(Stored items)
━━━━━━━━━━

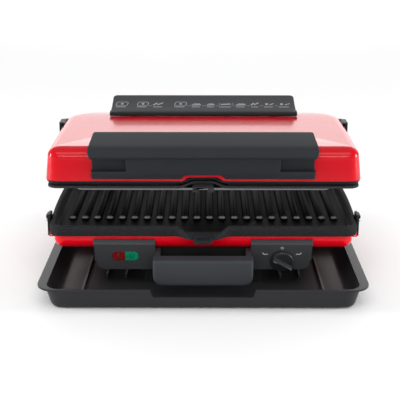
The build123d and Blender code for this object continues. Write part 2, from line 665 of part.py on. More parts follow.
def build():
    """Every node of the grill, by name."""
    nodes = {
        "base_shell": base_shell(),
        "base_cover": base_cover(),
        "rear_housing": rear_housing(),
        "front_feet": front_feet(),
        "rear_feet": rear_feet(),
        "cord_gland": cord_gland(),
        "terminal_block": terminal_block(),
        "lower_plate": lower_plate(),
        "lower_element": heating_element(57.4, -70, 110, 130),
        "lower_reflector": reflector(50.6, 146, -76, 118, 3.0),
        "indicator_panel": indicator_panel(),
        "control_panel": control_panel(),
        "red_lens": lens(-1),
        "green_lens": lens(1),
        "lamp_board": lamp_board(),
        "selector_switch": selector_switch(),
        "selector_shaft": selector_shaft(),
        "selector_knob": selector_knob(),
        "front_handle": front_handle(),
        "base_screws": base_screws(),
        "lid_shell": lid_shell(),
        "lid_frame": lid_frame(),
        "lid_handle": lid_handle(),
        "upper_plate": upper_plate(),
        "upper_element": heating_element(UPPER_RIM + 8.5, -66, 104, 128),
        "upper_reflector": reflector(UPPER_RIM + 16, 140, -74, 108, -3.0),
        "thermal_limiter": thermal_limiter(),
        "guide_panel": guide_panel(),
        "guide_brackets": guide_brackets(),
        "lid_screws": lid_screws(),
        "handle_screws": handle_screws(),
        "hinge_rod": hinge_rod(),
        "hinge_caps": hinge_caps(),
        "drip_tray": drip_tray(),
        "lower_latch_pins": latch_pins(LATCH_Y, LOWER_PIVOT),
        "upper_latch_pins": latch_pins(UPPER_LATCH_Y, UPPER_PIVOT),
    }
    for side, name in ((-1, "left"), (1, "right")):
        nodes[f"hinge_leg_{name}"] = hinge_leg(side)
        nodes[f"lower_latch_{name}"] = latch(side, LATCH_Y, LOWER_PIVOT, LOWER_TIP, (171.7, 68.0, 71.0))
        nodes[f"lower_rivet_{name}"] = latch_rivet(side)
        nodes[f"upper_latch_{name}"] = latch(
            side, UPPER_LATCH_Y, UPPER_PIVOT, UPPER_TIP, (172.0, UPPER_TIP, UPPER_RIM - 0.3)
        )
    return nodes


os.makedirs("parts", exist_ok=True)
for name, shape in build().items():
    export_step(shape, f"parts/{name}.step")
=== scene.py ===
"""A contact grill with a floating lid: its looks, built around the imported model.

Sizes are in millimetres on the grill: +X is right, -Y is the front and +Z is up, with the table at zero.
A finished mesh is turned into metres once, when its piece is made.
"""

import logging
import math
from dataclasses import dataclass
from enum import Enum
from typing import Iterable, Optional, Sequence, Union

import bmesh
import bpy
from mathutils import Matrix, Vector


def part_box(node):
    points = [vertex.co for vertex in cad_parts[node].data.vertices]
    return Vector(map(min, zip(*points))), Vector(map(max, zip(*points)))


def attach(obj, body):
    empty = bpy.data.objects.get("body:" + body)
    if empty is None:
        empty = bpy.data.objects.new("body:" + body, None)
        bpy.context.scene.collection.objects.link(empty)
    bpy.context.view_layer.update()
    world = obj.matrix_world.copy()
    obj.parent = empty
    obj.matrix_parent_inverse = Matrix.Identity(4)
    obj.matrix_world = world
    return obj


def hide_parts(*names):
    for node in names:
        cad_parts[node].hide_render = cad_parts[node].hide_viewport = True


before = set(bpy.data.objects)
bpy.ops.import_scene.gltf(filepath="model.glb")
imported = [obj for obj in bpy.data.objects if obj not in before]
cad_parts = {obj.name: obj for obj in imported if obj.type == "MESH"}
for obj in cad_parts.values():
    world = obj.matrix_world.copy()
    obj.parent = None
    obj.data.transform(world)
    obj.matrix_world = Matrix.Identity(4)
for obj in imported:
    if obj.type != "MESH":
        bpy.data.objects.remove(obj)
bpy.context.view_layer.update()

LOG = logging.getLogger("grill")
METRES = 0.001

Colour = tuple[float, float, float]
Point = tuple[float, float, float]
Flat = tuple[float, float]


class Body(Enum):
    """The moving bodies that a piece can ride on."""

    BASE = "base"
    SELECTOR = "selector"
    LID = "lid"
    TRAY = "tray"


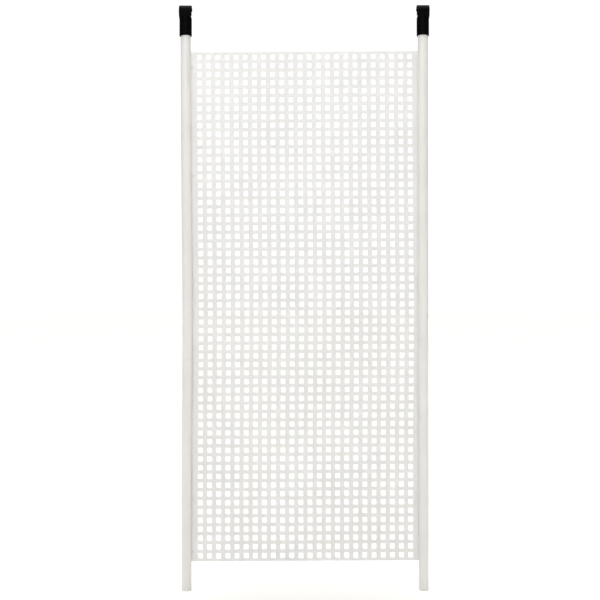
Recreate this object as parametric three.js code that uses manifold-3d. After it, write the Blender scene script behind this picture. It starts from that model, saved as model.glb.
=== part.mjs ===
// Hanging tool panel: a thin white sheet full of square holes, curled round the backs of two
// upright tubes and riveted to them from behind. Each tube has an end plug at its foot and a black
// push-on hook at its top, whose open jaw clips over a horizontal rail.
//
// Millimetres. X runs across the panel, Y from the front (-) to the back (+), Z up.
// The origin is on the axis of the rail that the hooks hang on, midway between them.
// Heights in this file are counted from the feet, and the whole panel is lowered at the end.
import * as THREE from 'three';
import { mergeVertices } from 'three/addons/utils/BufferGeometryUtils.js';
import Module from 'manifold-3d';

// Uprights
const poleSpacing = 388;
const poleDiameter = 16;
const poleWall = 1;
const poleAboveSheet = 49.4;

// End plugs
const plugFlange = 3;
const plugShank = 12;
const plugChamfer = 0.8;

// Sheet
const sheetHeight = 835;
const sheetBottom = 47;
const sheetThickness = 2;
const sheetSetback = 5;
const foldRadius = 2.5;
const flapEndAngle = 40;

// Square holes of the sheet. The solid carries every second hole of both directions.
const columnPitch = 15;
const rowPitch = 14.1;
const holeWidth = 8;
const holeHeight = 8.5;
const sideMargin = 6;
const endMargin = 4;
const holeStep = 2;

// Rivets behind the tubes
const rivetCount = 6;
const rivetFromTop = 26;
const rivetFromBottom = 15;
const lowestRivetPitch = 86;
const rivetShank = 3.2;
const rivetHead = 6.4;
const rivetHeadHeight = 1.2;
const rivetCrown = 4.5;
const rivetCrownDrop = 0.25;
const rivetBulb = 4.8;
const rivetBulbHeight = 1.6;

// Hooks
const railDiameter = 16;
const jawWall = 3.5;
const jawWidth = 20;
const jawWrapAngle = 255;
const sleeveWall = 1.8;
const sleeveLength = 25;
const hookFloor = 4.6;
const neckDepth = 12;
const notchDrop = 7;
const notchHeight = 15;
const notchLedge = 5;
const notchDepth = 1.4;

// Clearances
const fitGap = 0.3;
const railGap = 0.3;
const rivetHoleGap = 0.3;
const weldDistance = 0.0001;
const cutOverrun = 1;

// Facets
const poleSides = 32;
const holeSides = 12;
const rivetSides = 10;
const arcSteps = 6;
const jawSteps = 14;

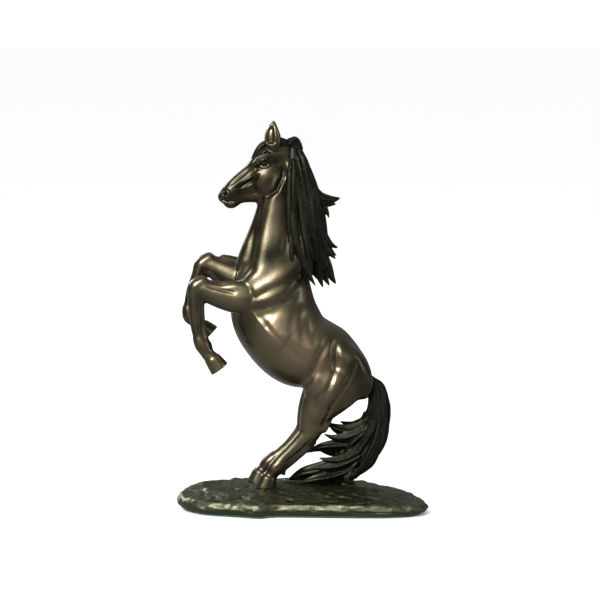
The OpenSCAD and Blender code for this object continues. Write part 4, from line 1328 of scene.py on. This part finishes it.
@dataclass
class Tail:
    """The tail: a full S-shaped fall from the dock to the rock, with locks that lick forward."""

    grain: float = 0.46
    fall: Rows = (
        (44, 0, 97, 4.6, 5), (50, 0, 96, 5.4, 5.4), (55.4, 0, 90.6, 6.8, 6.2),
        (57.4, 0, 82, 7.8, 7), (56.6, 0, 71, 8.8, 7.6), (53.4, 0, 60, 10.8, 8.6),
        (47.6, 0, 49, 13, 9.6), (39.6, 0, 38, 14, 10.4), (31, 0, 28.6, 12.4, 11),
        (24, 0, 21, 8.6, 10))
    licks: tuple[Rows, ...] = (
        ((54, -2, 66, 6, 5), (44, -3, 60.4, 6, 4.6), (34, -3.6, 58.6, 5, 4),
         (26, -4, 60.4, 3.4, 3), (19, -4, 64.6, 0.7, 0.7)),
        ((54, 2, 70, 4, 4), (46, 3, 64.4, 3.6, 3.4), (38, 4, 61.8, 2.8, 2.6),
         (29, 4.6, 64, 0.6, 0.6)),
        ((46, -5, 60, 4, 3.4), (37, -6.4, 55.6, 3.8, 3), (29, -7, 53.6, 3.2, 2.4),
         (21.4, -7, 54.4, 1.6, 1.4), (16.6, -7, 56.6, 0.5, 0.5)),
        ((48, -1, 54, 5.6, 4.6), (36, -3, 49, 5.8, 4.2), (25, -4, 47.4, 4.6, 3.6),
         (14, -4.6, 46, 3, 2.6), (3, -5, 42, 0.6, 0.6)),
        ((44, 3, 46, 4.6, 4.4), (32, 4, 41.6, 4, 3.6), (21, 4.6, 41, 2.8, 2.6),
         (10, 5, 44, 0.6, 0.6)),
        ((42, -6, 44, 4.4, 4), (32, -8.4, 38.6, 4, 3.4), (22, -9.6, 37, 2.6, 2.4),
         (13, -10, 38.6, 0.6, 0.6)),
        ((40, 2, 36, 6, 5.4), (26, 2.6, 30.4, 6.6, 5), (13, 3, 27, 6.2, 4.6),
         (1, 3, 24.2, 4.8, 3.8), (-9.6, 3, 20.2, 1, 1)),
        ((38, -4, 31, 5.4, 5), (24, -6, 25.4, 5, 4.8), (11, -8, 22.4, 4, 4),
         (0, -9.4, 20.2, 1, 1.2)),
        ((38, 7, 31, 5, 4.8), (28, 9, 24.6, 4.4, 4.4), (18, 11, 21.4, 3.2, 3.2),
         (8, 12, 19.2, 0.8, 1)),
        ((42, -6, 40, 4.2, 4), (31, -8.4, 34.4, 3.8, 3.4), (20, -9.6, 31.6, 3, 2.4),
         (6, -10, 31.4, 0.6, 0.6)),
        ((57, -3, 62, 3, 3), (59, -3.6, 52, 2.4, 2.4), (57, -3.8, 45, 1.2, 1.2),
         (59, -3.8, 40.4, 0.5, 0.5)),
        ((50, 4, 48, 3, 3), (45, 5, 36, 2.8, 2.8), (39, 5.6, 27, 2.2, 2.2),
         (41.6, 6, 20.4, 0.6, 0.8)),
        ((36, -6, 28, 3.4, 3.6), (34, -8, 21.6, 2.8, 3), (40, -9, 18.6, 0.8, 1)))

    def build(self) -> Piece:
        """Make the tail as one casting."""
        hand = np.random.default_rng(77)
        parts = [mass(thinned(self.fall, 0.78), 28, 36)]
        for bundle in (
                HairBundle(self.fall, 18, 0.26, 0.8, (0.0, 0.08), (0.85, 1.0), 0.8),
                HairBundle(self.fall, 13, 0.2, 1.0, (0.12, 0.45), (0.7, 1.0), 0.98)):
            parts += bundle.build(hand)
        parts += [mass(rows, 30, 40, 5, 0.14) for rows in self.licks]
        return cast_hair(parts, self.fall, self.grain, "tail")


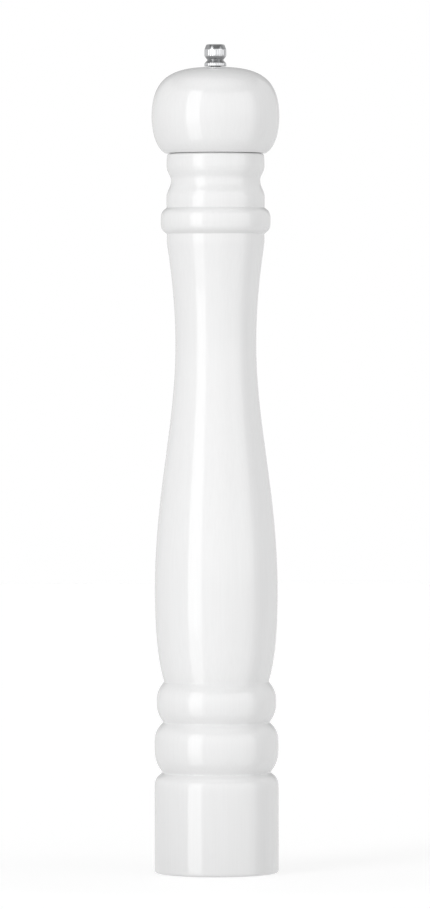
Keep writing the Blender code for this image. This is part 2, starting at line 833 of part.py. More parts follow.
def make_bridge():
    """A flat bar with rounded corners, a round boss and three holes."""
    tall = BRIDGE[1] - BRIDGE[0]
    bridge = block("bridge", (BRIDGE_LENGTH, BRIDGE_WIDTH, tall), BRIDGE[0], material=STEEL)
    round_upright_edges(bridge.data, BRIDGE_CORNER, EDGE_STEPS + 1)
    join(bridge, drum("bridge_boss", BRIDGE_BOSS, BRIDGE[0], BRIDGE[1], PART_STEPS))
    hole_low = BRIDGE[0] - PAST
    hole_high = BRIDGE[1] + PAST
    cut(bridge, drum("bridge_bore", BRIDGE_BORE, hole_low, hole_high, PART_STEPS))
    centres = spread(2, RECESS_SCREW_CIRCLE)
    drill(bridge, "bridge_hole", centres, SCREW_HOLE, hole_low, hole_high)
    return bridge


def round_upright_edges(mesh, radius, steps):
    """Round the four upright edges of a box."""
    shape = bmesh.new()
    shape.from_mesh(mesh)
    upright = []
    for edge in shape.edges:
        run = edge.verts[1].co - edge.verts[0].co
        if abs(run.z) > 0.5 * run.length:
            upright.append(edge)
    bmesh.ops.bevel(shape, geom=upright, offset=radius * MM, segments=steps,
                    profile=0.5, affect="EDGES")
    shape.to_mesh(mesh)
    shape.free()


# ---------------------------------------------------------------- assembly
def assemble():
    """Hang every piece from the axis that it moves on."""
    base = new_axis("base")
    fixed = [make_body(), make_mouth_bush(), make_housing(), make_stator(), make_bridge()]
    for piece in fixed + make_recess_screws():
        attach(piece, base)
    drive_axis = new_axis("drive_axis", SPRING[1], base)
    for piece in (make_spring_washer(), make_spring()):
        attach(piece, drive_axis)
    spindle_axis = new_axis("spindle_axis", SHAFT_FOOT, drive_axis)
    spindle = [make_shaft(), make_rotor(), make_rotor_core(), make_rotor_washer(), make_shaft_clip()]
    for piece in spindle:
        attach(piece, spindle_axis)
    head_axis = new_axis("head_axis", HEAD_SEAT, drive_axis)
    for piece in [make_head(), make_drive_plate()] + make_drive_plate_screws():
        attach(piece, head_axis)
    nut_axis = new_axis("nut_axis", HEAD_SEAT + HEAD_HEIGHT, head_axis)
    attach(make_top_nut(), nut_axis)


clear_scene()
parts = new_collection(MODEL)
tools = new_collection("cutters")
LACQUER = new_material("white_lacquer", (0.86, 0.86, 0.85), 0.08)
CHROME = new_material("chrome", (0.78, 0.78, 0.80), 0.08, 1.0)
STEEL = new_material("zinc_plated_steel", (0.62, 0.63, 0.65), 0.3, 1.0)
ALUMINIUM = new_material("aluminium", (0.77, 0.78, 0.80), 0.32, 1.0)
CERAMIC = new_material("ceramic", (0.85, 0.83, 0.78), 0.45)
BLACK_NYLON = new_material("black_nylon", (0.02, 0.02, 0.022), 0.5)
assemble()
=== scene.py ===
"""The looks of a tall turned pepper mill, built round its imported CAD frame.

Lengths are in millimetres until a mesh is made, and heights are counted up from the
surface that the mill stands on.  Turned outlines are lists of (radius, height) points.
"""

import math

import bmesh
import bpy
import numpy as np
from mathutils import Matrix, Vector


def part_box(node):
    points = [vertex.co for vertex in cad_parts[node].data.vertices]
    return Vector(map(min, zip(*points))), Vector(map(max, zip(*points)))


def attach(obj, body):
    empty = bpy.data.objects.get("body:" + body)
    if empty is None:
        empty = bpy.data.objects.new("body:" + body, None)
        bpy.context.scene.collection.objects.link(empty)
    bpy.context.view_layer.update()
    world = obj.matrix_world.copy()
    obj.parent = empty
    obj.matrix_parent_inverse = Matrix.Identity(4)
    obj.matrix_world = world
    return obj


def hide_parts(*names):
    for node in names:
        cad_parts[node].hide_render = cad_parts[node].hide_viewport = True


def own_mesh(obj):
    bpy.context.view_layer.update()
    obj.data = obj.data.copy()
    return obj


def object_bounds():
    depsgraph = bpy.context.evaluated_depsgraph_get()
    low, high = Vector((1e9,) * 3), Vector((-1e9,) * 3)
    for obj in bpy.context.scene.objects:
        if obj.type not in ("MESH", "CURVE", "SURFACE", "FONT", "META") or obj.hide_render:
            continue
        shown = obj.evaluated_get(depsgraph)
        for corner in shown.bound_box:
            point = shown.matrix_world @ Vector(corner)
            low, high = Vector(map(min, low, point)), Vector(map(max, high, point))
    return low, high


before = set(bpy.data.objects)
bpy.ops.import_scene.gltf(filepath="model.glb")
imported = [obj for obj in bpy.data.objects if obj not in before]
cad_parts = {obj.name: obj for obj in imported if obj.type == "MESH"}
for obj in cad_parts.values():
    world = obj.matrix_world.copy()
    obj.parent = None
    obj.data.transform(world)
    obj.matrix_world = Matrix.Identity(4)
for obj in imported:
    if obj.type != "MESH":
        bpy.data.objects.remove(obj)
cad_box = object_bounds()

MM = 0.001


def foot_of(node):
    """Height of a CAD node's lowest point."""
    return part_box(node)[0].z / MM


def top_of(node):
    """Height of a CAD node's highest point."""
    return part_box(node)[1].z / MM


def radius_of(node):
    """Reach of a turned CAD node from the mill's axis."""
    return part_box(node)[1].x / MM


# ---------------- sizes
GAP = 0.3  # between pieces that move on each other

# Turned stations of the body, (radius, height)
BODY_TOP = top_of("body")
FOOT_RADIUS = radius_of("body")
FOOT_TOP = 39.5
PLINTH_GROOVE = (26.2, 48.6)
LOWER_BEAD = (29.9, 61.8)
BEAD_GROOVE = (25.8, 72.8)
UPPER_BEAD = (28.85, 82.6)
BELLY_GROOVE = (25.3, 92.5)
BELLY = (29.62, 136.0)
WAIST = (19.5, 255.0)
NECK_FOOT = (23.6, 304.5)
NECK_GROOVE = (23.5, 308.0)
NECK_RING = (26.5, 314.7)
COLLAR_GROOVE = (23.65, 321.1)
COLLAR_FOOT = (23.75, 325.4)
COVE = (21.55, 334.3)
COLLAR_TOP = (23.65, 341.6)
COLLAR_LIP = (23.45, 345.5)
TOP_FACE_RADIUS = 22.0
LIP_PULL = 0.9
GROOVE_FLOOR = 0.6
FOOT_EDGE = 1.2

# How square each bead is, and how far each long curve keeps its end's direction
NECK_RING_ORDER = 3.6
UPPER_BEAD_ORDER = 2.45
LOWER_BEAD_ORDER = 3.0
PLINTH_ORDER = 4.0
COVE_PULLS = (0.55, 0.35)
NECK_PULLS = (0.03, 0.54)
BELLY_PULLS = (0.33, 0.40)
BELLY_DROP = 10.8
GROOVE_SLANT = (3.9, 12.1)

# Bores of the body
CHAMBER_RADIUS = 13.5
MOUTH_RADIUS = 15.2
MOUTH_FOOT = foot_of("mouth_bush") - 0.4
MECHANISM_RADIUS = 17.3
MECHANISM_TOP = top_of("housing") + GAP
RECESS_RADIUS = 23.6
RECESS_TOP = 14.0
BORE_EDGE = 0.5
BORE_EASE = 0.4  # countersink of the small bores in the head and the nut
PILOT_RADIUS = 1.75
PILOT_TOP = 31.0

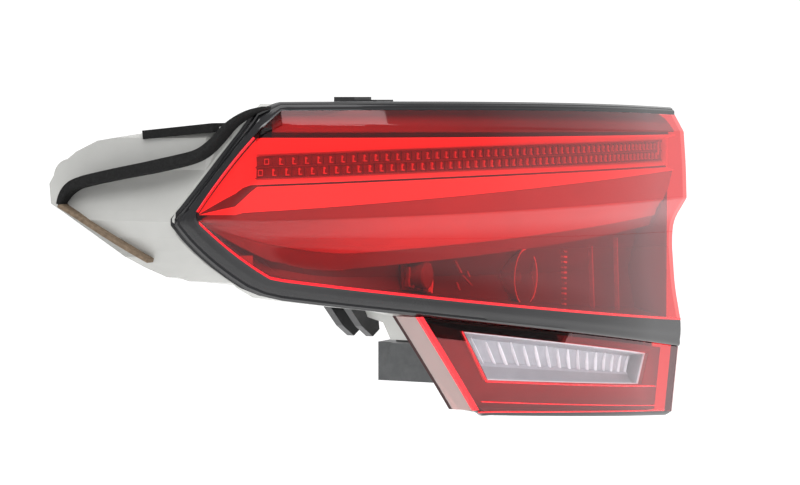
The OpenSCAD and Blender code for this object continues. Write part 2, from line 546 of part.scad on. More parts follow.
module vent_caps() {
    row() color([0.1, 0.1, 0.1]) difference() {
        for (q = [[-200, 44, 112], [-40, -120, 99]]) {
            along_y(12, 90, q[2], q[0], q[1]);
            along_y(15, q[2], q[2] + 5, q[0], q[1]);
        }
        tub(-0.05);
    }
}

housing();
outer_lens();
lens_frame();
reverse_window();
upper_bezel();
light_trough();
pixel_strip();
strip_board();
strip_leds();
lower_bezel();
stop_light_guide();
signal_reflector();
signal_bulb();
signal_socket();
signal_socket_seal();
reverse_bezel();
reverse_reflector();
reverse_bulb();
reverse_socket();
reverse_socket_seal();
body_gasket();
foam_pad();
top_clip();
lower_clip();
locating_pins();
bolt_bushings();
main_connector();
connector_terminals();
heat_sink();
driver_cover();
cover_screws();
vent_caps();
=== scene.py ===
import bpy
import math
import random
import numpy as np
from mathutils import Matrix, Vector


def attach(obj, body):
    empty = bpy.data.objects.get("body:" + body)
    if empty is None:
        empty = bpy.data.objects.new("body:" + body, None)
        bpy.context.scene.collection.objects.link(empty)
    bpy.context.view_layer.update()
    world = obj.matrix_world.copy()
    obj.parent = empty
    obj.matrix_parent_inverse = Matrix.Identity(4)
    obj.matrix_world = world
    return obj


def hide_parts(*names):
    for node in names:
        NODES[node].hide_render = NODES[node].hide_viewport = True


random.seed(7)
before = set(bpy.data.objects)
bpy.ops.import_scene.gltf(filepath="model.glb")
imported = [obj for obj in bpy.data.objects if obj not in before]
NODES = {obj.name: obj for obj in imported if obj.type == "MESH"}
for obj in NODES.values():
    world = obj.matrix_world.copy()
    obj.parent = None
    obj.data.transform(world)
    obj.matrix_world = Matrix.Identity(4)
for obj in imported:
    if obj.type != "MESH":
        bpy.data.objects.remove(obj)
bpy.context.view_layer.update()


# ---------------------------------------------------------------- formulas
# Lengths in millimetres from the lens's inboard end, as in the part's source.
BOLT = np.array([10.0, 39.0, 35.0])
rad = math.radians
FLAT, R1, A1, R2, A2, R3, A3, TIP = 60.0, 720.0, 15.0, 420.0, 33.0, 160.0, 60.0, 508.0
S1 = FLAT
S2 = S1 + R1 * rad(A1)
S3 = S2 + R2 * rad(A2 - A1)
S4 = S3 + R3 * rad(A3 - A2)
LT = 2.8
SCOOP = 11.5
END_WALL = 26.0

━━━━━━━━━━

GIVEN PROBLEM: From the line that contains "make_rotor_core(), make_rotor_washer(), make_shaft_clip()]" through the line that contains "low, high = Vector((1e9,)", reproduce every line exactly, both end lines included.

RIGHT ANSWER:
    spindle = [make_shaft(), make_rotor(), make_rotor_core(), make_rotor_washer(), make_shaft_clip()]
    for piece in spindle:
        attach(piece, spindle_axis)
    head_axis = new_axis("head_axis", HEAD_SEAT, drive_axis)
    for piece in [make_head(), make_drive_plate()] + make_drive_plate_screws():
        attach(piece, head_axis)
    nut_axis = new_axis("nut_axis", HEAD_SEAT + HEAD_HEIGHT, head_axis)
    attach(make_top_nut(), nut_axis)


clear_scene()
parts = new_collection(MODEL)
tools = new_collection("cutters")
LACQUER = new_material("white_lacquer", (0.86, 0.86, 0.85), 0.08)
CHROME = new_material("chrome", (0.78, 0.78, 0.80), 0.08, 1.0)
STEEL = new_material("zinc_plated_steel", (0.62, 0.63, 0.65), 0.3, 1.0)
ALUMINIUM = new_material("aluminium", (0.77, 0.78, 0.80), 0.32, 1.0)
CERAMIC = new_material("ceramic", (0.85, 0.83, 0.78), 0.45)
BLACK_NYLON = new_material("black_nylon", (0.02, 0.02, 0.022), 0.5)
assemble()
=== scene.py ===
"""The looks of a tall turned pepper mill, built round its imported CAD frame.

Lengths are in millimetres until a mesh is made, and heights are counted up from the
surface that the mill stands on.  Turned outlines are lists of (radius, height) points.
"""

import math

import bmesh
import bpy
import numpy as np
from mathutils import Matrix, Vector


def part_box(node):
    points = [vertex.co for vertex in cad_parts[node].data.vertices]
    return Vector(map(min, zip(*points))), Vector(map(max, zip(*points)))


def attach(obj, body):
    empty = bpy.data.objects.get("body:" + body)
    if empty is None:
        empty = bpy.data.objects.new("body:" + body, None)
        bpy.context.scene.collection.objects.link(empty)
    bpy.context.view_layer.update()
    world = obj.matrix_world.copy()
    obj.parent = empty
    obj.matrix_parent_inverse = Matrix.Identity(4)
    obj.matrix_world = world
    return obj


def hide_parts(*names):
    for node in names:
        cad_parts[node].hide_render = cad_parts[node].hide_viewport = True


def own_mesh(obj):
    bpy.context.view_layer.update()
    obj.data = obj.data.copy()
    return obj


def object_bounds():
    depsgraph = bpy.context.evaluated_depsgraph_get()
    low, high = Vector((1e9,) * 3), Vector((-1e9,) * 3)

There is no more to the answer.